LEIA MAIS: 'Animal não é coisa': projeto no Senado quer que bichos sejam tratados como seres com sentimentos
A expedição, que foi seu projeto de pós-doutorado na Universidade Federal de Minas Gerais ( UFMG ), começou em agosto de 2018 e terminou em junho deste ano. Pelo caminho, Bager achou 529 animais mortos, o que o levou à estimativa de 2.163.720 atropelados por ano. A base do cálculo veio de um primeiro levantamento feito em 2014 no Centro Brasileiro de Estudos em Ecologia de Estradas, da Universidade Federal de Lavras, também em Minas Gerais.
Na pesquisa de campo de agora, Bager levantou informações sobre os animais que habitam os mais de 100 parques nacionais e outras unidades de conservação por onde passou. Com base nisso, para chegar ao cálculo, elaborou uma taxa por estrada (se ela é de alto ou baixo fluxo, pavimentada ou não etc.) e por área.
Segundo o levantamento, a maior vítima das estradas brasileiras, entre os bichos de médio e grande porte, é o cachorro-do-mato — mais de um milhão por ano. Além disso, foi a única espécie com registro de óbito em todos os tipos de estradas. O pesquisador faz uma ressalva: apesar de ter encontrado apenas uma espécie de anfíbio durante sua jornada, essa é, segundo ele, a classe que mais morre nesses casos, mas não foi contabilizada em razão do tamanho.
— Não monitorei anfíbios.
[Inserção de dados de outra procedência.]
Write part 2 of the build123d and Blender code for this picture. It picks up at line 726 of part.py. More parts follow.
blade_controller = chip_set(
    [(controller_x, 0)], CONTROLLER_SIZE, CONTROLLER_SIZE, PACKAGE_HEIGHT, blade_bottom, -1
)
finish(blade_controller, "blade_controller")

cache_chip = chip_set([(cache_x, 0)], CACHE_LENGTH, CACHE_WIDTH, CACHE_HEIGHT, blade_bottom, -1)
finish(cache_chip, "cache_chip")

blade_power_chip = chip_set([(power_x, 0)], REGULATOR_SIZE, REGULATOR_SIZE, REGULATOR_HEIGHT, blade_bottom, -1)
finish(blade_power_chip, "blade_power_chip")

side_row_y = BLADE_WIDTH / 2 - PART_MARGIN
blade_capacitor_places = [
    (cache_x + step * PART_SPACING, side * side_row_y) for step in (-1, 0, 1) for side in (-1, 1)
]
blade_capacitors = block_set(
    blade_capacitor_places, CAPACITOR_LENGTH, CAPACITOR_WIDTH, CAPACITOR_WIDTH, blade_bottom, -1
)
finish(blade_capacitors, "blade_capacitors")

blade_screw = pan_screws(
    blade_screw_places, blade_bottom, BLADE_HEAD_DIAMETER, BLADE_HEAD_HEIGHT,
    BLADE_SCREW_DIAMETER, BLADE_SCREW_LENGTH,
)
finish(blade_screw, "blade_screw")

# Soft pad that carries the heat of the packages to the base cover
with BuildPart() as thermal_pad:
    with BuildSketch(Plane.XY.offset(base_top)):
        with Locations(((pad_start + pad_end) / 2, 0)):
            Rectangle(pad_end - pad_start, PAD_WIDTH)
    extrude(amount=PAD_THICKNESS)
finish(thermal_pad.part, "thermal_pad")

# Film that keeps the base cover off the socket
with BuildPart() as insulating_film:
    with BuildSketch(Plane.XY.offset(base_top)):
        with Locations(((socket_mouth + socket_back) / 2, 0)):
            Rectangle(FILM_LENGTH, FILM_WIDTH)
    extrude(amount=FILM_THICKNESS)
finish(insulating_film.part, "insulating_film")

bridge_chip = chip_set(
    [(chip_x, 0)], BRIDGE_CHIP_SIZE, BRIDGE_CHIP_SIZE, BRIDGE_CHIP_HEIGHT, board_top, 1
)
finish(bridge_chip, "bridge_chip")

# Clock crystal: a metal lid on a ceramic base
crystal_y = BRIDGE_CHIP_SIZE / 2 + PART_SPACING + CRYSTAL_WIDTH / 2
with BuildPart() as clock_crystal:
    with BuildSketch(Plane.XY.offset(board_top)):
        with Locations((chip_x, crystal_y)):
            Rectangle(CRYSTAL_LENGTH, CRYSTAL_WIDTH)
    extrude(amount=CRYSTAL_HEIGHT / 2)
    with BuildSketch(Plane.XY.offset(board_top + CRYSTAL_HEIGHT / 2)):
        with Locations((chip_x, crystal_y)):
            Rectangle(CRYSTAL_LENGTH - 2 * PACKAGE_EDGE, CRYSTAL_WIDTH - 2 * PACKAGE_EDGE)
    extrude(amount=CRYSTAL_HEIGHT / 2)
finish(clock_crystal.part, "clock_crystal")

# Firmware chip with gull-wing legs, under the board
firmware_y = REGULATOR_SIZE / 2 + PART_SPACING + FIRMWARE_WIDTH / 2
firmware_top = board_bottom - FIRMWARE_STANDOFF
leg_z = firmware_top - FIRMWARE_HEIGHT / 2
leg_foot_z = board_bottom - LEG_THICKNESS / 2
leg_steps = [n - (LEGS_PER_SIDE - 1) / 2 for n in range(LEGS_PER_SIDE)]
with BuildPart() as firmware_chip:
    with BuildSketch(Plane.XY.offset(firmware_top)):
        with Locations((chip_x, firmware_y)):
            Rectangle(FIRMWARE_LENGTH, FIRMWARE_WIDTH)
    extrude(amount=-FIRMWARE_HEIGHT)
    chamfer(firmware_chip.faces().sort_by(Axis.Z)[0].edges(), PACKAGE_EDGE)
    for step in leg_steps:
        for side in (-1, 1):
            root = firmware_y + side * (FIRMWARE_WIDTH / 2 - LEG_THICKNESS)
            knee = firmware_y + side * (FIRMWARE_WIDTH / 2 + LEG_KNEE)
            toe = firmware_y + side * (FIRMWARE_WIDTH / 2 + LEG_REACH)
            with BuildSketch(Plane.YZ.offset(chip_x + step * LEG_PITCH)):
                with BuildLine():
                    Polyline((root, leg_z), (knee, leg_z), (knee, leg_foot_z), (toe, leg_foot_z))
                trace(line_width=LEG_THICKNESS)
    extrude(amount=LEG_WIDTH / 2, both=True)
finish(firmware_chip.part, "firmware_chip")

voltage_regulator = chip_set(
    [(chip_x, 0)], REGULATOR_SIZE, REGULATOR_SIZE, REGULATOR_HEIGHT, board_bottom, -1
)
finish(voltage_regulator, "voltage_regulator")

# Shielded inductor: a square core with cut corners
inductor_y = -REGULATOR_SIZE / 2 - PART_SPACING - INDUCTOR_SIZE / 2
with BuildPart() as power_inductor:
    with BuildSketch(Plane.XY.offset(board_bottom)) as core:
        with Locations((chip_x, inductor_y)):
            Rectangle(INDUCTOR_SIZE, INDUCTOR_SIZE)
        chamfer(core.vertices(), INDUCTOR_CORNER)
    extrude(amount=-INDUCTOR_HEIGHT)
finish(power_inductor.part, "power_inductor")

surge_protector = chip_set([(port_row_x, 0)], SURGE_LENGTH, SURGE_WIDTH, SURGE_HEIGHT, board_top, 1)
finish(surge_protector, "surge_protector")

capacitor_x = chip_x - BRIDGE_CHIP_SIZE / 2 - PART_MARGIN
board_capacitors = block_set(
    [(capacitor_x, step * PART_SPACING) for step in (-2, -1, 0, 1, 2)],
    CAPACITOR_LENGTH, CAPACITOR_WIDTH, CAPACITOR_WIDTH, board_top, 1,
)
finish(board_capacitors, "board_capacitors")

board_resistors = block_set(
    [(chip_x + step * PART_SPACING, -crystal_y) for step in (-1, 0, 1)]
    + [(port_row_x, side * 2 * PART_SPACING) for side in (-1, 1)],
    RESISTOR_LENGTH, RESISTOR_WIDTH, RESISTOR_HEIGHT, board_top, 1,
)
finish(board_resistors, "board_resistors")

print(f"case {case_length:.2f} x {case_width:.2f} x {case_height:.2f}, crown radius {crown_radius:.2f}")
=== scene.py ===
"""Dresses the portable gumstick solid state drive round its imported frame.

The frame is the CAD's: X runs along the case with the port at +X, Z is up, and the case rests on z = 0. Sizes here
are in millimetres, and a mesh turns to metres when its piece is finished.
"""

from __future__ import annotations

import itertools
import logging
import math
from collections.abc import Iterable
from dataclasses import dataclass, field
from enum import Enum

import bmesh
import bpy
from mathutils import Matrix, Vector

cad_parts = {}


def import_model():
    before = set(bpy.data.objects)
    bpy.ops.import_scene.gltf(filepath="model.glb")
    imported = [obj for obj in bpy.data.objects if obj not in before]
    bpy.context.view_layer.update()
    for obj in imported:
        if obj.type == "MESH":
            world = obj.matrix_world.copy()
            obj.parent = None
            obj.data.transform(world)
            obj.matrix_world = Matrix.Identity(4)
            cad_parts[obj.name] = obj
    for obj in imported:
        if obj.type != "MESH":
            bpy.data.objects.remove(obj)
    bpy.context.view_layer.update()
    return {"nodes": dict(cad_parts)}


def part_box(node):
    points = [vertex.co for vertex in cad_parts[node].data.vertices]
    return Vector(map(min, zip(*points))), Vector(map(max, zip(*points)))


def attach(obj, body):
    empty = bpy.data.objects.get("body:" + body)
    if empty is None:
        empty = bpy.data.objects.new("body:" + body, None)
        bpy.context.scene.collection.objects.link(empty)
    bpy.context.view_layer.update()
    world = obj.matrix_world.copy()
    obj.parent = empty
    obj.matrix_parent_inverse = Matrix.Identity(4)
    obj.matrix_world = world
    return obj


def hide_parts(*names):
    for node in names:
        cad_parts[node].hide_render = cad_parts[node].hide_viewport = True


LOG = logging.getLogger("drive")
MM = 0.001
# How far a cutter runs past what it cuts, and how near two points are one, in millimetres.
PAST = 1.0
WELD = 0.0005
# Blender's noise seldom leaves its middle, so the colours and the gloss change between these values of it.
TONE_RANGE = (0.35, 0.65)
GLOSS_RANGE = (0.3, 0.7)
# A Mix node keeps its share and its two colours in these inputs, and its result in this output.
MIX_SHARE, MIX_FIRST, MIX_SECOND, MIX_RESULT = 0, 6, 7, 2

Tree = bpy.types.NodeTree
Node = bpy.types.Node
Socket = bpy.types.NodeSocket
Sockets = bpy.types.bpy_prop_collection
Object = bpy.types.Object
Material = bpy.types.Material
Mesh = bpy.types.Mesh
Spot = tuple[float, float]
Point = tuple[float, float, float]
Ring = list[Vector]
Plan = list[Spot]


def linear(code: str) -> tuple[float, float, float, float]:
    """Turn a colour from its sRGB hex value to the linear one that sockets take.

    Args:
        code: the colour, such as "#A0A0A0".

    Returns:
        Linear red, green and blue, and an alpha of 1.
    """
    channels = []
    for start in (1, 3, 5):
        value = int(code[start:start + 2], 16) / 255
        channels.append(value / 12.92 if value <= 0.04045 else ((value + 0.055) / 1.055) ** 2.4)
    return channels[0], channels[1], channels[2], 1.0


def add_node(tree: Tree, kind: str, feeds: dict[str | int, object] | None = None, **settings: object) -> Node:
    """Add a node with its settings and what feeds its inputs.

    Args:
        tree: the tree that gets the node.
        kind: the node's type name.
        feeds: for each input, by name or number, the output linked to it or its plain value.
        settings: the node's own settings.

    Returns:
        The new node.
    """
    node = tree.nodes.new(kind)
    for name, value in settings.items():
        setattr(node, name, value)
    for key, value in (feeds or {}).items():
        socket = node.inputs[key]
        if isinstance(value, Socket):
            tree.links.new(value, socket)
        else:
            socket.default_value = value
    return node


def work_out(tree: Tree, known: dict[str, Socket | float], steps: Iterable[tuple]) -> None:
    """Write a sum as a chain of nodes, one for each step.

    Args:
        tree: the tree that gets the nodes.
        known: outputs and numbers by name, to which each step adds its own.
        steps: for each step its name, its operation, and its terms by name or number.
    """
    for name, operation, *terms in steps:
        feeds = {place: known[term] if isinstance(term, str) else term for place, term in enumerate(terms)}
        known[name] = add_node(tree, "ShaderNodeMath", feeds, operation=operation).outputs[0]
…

Fiz o trecho todo a 80 km/h no meu carro, era impossível computar animais de pequeno porte porque não tinha como vê-los. É importante ser bastante cauteloso porque isso pode gerar sensação de que anfíbios não morrem em estrada, mas é o contrário. Eles e as pequenas aves são as maiores vítimas —explica Bager, um dos criadores do aplicativo Urubu Mobile , que, desde 2014, é usado de forma colaborativa para usuários enviarem registros de animais mortos pelas estradas brasileiras.
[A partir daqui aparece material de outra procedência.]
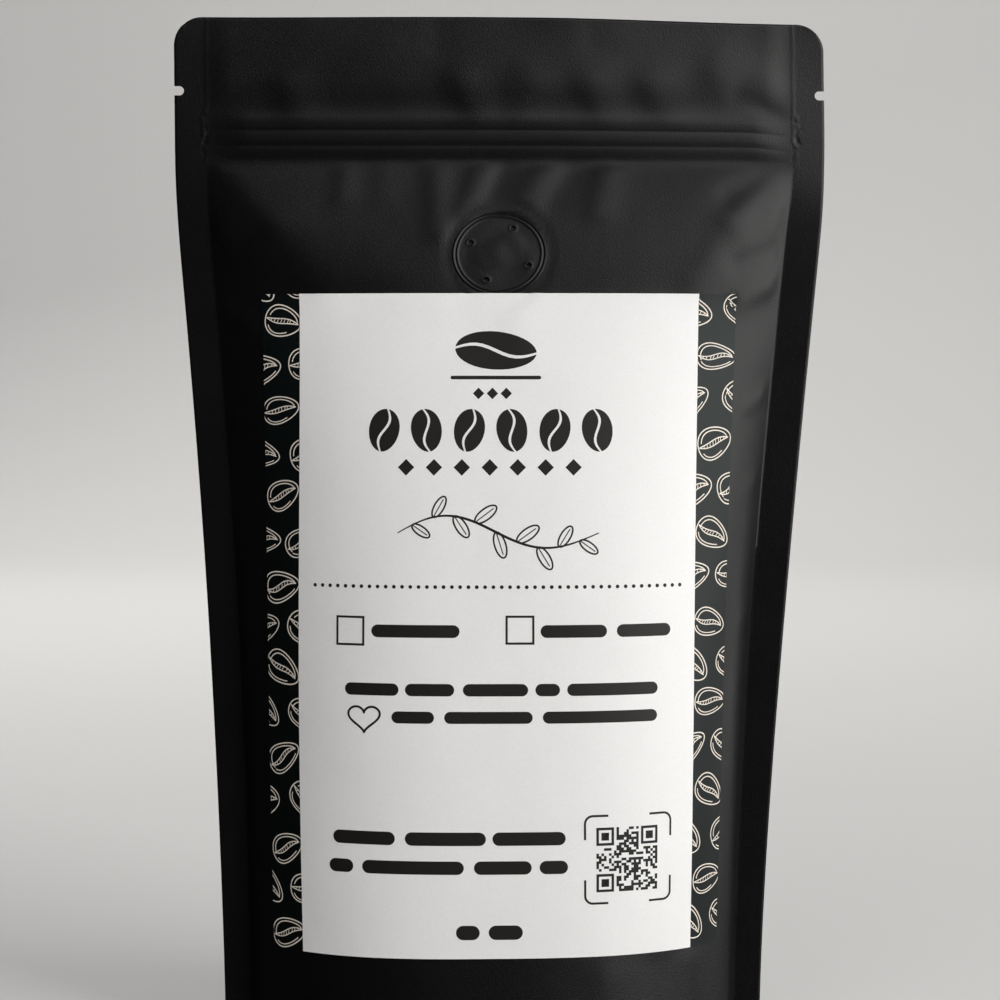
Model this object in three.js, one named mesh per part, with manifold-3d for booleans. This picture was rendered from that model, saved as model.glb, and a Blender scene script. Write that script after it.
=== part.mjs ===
// A filled, shut stand-up coffee pouch: sealed film sides, a flat header with tear notches,
// the ridges of the press-to-close strip, an open bottom gusset, a one-way valve and a label of two layers.
// Millimetres, +Z up, the front faces -Y, and the origin is on the ground under the middle of the bag.
import * as THREE from "three";
import { LoftGeometry } from "three/addons/geometries/LoftGeometry.js";
import { mergeVertices } from "three/addons/utils/BufferGeometryUtils.js";
import Module from "manifold-3d";

const wasm = await Module();
wasm.setup();

// Driving dimensions of the bag
const bagWidth = 184.6;
const bagHeight = 290.6;
const sealWidth = 9;
const footSealWidth = 7.7; // the sealed sides narrow towards the foot
const sealThickness = 1;
const cornerRadius = 8;
const footHalfWidth = 77.2; // over the sealed sides, with the gusset open
const footHalfDepth = 33.8;
const panelFlatness = 1.8; // 1 bends the panel evenly; more keeps its middle flat and bends it near the seals
const extraBackDepth = 1.1; // the back panel is this much fuller, as far as the label stands out in front
const taperTop = 240; // the sealed sides run straight up from here
const mouthHeight = 250.8; // the panels meet here, just under the press-to-close strip
const mouthBend = 0.8; // how softly the panels part there
const footShift = -1.7; // the foot stands this far to the left of the bag's waist
const waistShift = -0.6; // and the waist this far to the left of the header
const footTwistDeg = 3;
const headerTwistDeg = 4;
const headerCurl = 2; // how far the right half of the header bends back
const leftDrop = 0.65; // how far the header's ends lie lower than its middle
const rightDrop = 1.3;

// Ridges of the press-to-close strip under the film: middle height, half width and height of each
const zipRidges = [
  { middle: 261.3, half: 2.6, rise: 0.8 },
  { middle: 256.3, half: 2.2, rise: 0.8 },
  { middle: 252.6, half: 1.5, rise: 0.5 },
];

// Tear notches, one in each side seal
const notchDepth = 2.7;
const notchHeight = 2.6;
const notchDrop = 20.7; // below the top edge

// Foot: the sealed skirt and the gusset film inside it
const skirtThickness = 1.2;
const skirtHeight = 6;

// Folds in the film. foot and tip are (across, up) as seen from the front, rise is outwards.
const frontFolds = [
  { foot: [-10, 237], tip: [-6, 249], half: 3.6, rise: 0.6 },
  { foot: [5, 237], tip: [13, 249], half: 3.6, rise: 0.6 },
  { foot: [27, 234], tip: [31, 249], half: 3.8, rise: 0.6 },
  { foot: [-45, 240], tip: [-44, 249], half: 4, rise: 0.5 },
  { foot: [-3, 240], tip: [1, 249], half: 3.2, rise: -0.4 },
  { foot: [15, 238], tip: [20, 249], half: 3.4, rise: -0.4 },
];
const headerFolds = [
  { foot: [-58, 264], tip: [-61, 276], half: 6, rise: 0.5 },
  { foot: [-7, 264], tip: [-13, 275], half: 5.5, rise: 0.5 },
  { foot: [6, 264], tip: [8, 274], half: 5, rise: 0.4 },
  { foot: [29, 264], tip: [25, 274], half: 5, rise: 0.5 },
  { foot: [47, 264], tip: [43, 274], half: 5, rise: 0.5 },
  { foot: [82, 267], tip: [62, 276], half: 5, rise: 0.5 },
];
// Puckers that run in from a side seal, the height of each and how far it dips towards the middle
const puckerHeights = [224, 207, 187, 165, 138];
const puckerReach = 15;
const puckerDrop = 9;
const puckerHalf = 4;
const puckerRise = 0.9;

// Label: a dark backing with a white face stuck on it
const labelFoot = 28.5;
const labelHeight = 185;
const backingWidth = 137;
const faceWidth = 114;
const labelThickness = 0.3;
const filmGap = 0.35;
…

Para mitigar o atropelamento da fauna, o ecólogo diz que seria muito importante que os governos federal e estaduais discutissem as questões ambientais durante o planejamento das estradas.
— A própria manutenção delas ficaria muito menor se houvesse esse planejamento. O que acontece é que se cria o problema e depois tem que resolver. Isso deveria estar no projeto inicial.
Passarela para a fauna
O tema dos atropelamentos da fauna, principalmente em rodovias que cortam áreas de reserva, está em pauta na Câmara dos Deputados , em Brasília, por conta de um projeto de lei que pede a reabertura da Estrada do Colono, que tem cerca de 17km, corta o Parque Nacional do Iguaçu, no Paraná, e está fechada desde 2001, por determinação judicial.
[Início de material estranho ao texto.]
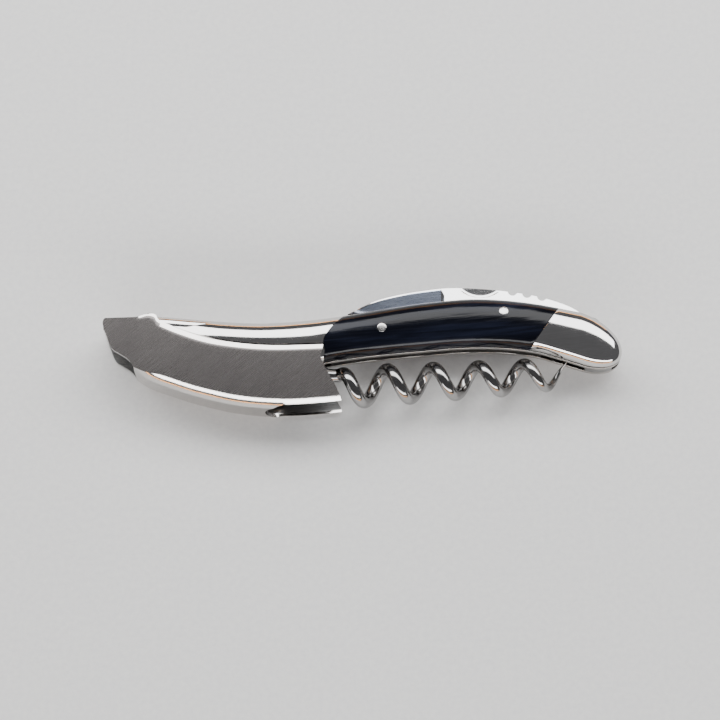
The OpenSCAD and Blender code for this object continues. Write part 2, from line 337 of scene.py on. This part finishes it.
def mapped(tree, coord, scale, turn):
    """Coordinates turned about +Z and then stretched, so streaks run along the turned direction."""
    turned = node(tree, "Mapping", Rotation=(0, 0, -turn))
    tree.links.new(coord, turned.inputs["Vector"])
    stretched = node(tree, "Mapping", Scale=scale)
    tree.links.new(turned.outputs["Vector"], stretched.inputs["Vector"])
    return stretched.outputs["Vector"]


def noise(tree, vector, scale, detail, rough=0.55):
    made = node(tree, "TexNoise", Scale=scale, Detail=detail, Roughness=rough)
    tree.links.new(vector, made.inputs["Vector"])
    return made.outputs["Fac"]


def ramp(tree, value, low, high):
    """Colour from two stops, each a position and its colour."""
    made = node(tree, "ValToRGB")
    tree.links.new(value, made.inputs["Fac"])
    for element, (position, colour) in zip(made.color_ramp.elements, (low, high)):
        element.position = position
        element.color = (*colour, 1)
    return made.outputs["Color"]


def span(tree, value, low, high):
    """Spreads the middle part of a noise over the numbers from low to high."""
    limits = {"From Min": 0.3, "From Max": 0.7, "To Min": low, "To Max": high}
    made = node(tree, "MapRange", **limits)
    tree.links.new(value, made.inputs["Value"])
    return made.outputs["Result"]


MIX_SOCKETS = {"FLOAT": (2, 3, 0), "RGBA": (6, 7, 2)}


def mix(tree, kind, factor, first, second, **settings):
    """A mix of two values; the sockets for each kind of data stand at their own places."""
    made = node(tree, "Mix", data_type=kind, **settings)
    made.inputs[0].default_value = factor
    first_at, second_at, result_at = MIX_SOCKETS[kind]
    tree.links.new(first, made.inputs[first_at])
    tree.links.new(second, made.inputs[second_at])
    return made.outputs[result_at]


def bump(tree, shader, value, strength, distance):
    made = node(tree, "Bump", Strength=strength, Distance=distance)
    tree.links.new(value, made.inputs["Height"])
    tree.links.new(made.outputs["Normal"], shader.inputs["Normal"])


def steel(name, dark, light, rough, turn=0.0, strength=0.1, length=4.0, width=0.12):
    """Steel with fine drawn lines, their length and width in millimetres, over faint clouding."""
    mat, tree, shader, coord = new_material(name)
    shader.inputs["Metallic"].default_value = 1.0
    across = 1 / (width * MM)
    lines = noise(tree, mapped(tree, coord, (1 / (length * MM), across, across), turn), 1.0, 3.0)
    tint = mix(tree, "FLOAT", 0.45, noise(tree, coord, 110.0, 3.0), lines)
    tree.links.new(ramp(tree, tint, (0.3, dark), (0.7, light)), shader.inputs["Base Color"])
    tree.links.new(span(tree, lines, *rough), shader.inputs["Roughness"])
    bump(tree, shader, lines, strength, 0.01 * MM)
    return mat


# ---------------------------------------------------------------- materials
def mirror_steel():
    return steel("mirror_steel", (0.56, 0.55, 0.54), (0.66, 0.65, 0.64), rough=(0.05, 0.1),
                 turn=0.1, strength=0.03, length=9.0, width=0.3)


def satin_steel():
    """The lever's cheek, drawn at a slant."""
    return steel("satin_steel", (0.145, 0.135, 0.133), (0.175, 0.165, 0.16), rough=(0.24, 0.29),
                 turn=0.7, strength=0.06, length=8.0, width=0.08)


def edge_steel():
    """The lever's bevels and sole."""
    return steel("polished_edge", (0.56, 0.54, 0.52), (0.7, 0.68, 0.66), rough=(0.08, 0.16),
                 turn=-0.1, strength=0.04, length=9.0, width=0.2)


def liner_steel():
    return steel("liner_steel", (0.4, 0.385, 0.37), (0.52, 0.5, 0.48), rough=(0.14, 0.24), turn=0.1)


def worm_steel():
    # The steel's own grey, darkened as painted shade for the dark surroundings that the wire mirrors.
    return steel("worm_steel", (0.25, 0.245, 0.245), (0.38, 0.375, 0.37), rough=(0.08, 0.18),
                 turn=0.3, length=2.0, width=0.3)


def ground_steel_painted_sky():
    """The blade's ground face: the steel's own grey, tinted blue as a painted reflection of the cool
    sky it mirrors in the photograph.
    """
    return steel("ground_steel_painted_sky", (0.46, 0.52, 0.66), (0.54, 0.6, 0.74), rough=(0.25, 0.3),
                 turn=0.1, strength=0.02, length=6.0, width=0.15)


def blade_steel():
    return steel("blade_steel", (0.62, 0.62, 0.62), (0.74, 0.74, 0.74), rough=(0.08, 0.15),
                 turn=0.05, strength=0.04, length=8.0, width=0.2)


def spring_steel():
    return steel("spring_steel", (0.22, 0.22, 0.22), (0.32, 0.32, 0.32), rough=(0.25, 0.4),
                 strength=0.2)


def pin_steel():
    return steel("pin_steel", (0.45, 0.45, 0.45), (0.68, 0.67, 0.66), rough=(0.12, 0.3),
                 turn=0.6, strength=0.3, length=1.0, width=0.1)


def brass():
    return steel("brass", (0.5, 0.34, 0.14), (0.62, 0.44, 0.2), rough=(0.25, 0.4))


def horn():
    """Navy-black horn: lengthwise streaks and faint ripples under a hard polish."""
    mat, tree, shader, coord = new_material("horn")
    grain_turn = 0.1
    fibres = noise(tree, mapped(tree, coord, (50, 1300, 900), grain_turn), 1.0, 5.0, 0.6)
    clouds = noise(tree, mapped(tree, coord, (35, 330, 200), grain_turn), 1.0, 3.0)
    streaks = ramp(tree, fibres, (0.35, (0.001, 0.0013, 0.003)), (0.8, (0.004, 0.005, 0.011)))
    haze = ramp(tree, clouds, (0.45, (0.0, 0.0, 0.0)), (0.75, (0.007, 0.009, 0.018)))
    colour = mix(tree, "RGBA", 1.0, streaks, haze, blend_type="ADD")
    tree.links.new(colour, shader.inputs["Base Color"])
    tree.links.new(span(tree, fibres, 0.1, 0.2), shader.inputs["Roughness"])
    shader.inputs["Specular IOR Level"].default_value = 0.24
    bump(tree, shader, clouds, 0.4, 0.25 * MM)
    return mat


def pale_floor():
    mat, tree, shader, coord = new_material("floor")
    speckle = noise(tree, coord, 700.0, 2.0)
    colour = ramp(tree, speckle, (0.3, (0.74, 0.74, 0.74)), (0.7, (0.8, 0.8, 0.79)))
    tree.links.new(colour, shader.inputs["Base Color"])
    shader.inputs["Roughness"].default_value = 0.7
    return mat


MATS = {"mirror": mirror_steel(), "satin": satin_steel(), "edge": edge_steel(),
        "liner": liner_steel(), "worm": worm_steel(), "ground": ground_steel_painted_sky(),
        "blade": blade_steel(), "spring": spring_steel(), "pin": pin_steel(),
        "brass": brass(), "horn": horn()}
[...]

Anna Carolina Lobo, gerente do programa de Mata Atlântica da ONG WWF-Brasil, teme os impactos ambientais da proposta.
— O fechamento é muito importante para a conservação daquela floresta, a última remanescente de Mata Atlântica no Oeste do país. O Parque Nacional do Iguaçu é o corredor mais importante para a conservação da onça pintada de toda a Mata Atlântica.
O PL 984/2019, do deputado federal Nelsi Vermelho (PSD-PR), prevê que a via se torne uma “estrada-parque”, modelo já adotado em outros países do mundo e que prevê passarelas e outras salvaguardas à vida selvagem.
— É possível adotar uma outra técnica construtiva, de grande valor paisagístico e que evite esse impacto. A gente poderia fazer disso um modelo de estrada cênica para o Brasil inteiro, como existem em outras parte do mundo. Mas uma estrada de asfalto que corta o meio do parque, sem passarelas suspensas, vai aumentar a mortalidade de animais, além de ser vetor de desmatamento e de extração de recursos naturais — diz Lobo.
Segundo Cláudio Maretti, especialista em áreas protegidas e ex-presidente do ICMBio , um argumento usado contra a inclusão dessas estruturas é que elas encareceriam a obra e teriam baixa eficácia.
— Quando fazemos novas estradas, como foi o caso da BR-101, na área de ocorrência do mico-leão-dourado, solicitamos construção de passagens de fauna, mas aí vem alguém e diz que vai encarecer a obra, que os animais não vão aprender a ler a placa para chegar até a passagem — diz Maretti. — Estudos mostram que a fauna aprende a buscar caminhos mais conhecidos. Se fizermos em áreas específicas que eles frequentam, diminui muito o risco. Mas isso custa.
Para ele, limites de velocidade também são outra estratégia fundamental em vias dentro ou próximas a unidades de conservação:
— Muitas precisam de uma estrada dentro para levar até algum atrativo, mas o que acontece é que as pessoas não querem conceder nada, querem estrada com a velocidade como a de um local que não tem fauna. Os animais podem passar de forma brusca, mas ninguém respeita. É preciso colocar obstáculos para evitar isso.
O que diz o DNIT
Responsável pelo monitoramento de atropelamento de animais nas rodovias federais, o Departamento Nacional de Infraestrutura de Transportes ( DNIT ), vinculado ao Ministério da Infraestrutura, diz que o último levantamento sobre o tema feito pelo órgão é de 2014.
Segundo o departamento, são realizados pelo menos 18 programas de monitoramento de atropelamento da fauna, cuja extensão soma cerca de 5.500 km (6,1% da malha de 90.048 km de rodovias federais), com cerca de 200 pessoas envolvidas. De 2014 a 2018, o investimento foi de aproximadamente R$ 55 milhões.
No entanto, “ainda levará um tempo para concluirmos (novo relatório) , dado o volume de informações que foram geradas desde o ano de 2014”, conclui o órgão, em nota.